Ferguson’s emphasis on the visual is actually linked to a larger concern with engineering’s loss of that holistic, experiential real-world experience on which the field was initially based – its retreat into scientific analysis.  Thus, his history of engineering emphasizes its subjective nature before the scientific turn.  In the Renaissance, engineers used improved drawing techniques to visualize and thus think through Scientific Revolution discoveries like planetary motion and human anatomy, and perspective drawing techniques (devised by Renaissance mathematicians) facilitated design by making representations more realistic.  In the 18th and 19th centuries, formalized drawing techniques (especially orthogonal drawing), the use of models, and the development of visual systems for engineering calculation – slide rules, indicator diagrams, nomography, and graphic statistics – kept visual thinking at the forefront of engineering design and practice.  After WWII, engineering education shifted away from an open-ended art and toward deductive, exact science: shop courses were replaced with theories of thermodynamics, mechanics, heat transfer; students have little interaction with the real world; graduating engineers have a hard time designing solutions for real-world problems.

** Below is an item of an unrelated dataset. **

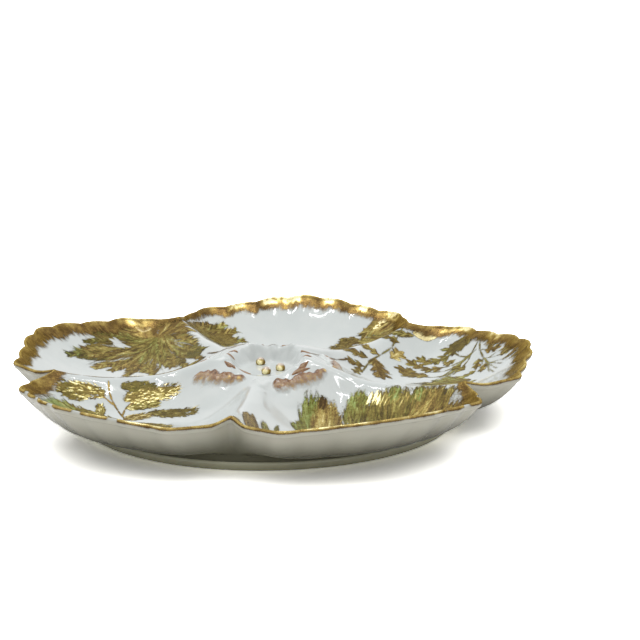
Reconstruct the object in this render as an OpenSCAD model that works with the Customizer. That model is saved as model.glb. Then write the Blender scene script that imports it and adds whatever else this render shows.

Throughout, Ferguson’s underlying argument is that the subjective, connected to real-world problems through visual thinking and representation, is incredibly important to engineers’ ability to design effective solutions, and that engineering’s scientific turn to abstract objectivity has had disastrous effects on the safety and utility of engineering projects.  While his emphasis on the visual leads Ferguson to neglect larger systems of power in some of his examples (the Challenger failure), and I suspect that what he’s actually getting at is fostering creativity rather than the visual per se, his argument for subjectivity and creative, real-world thinking in engineering certainly makes sense to me.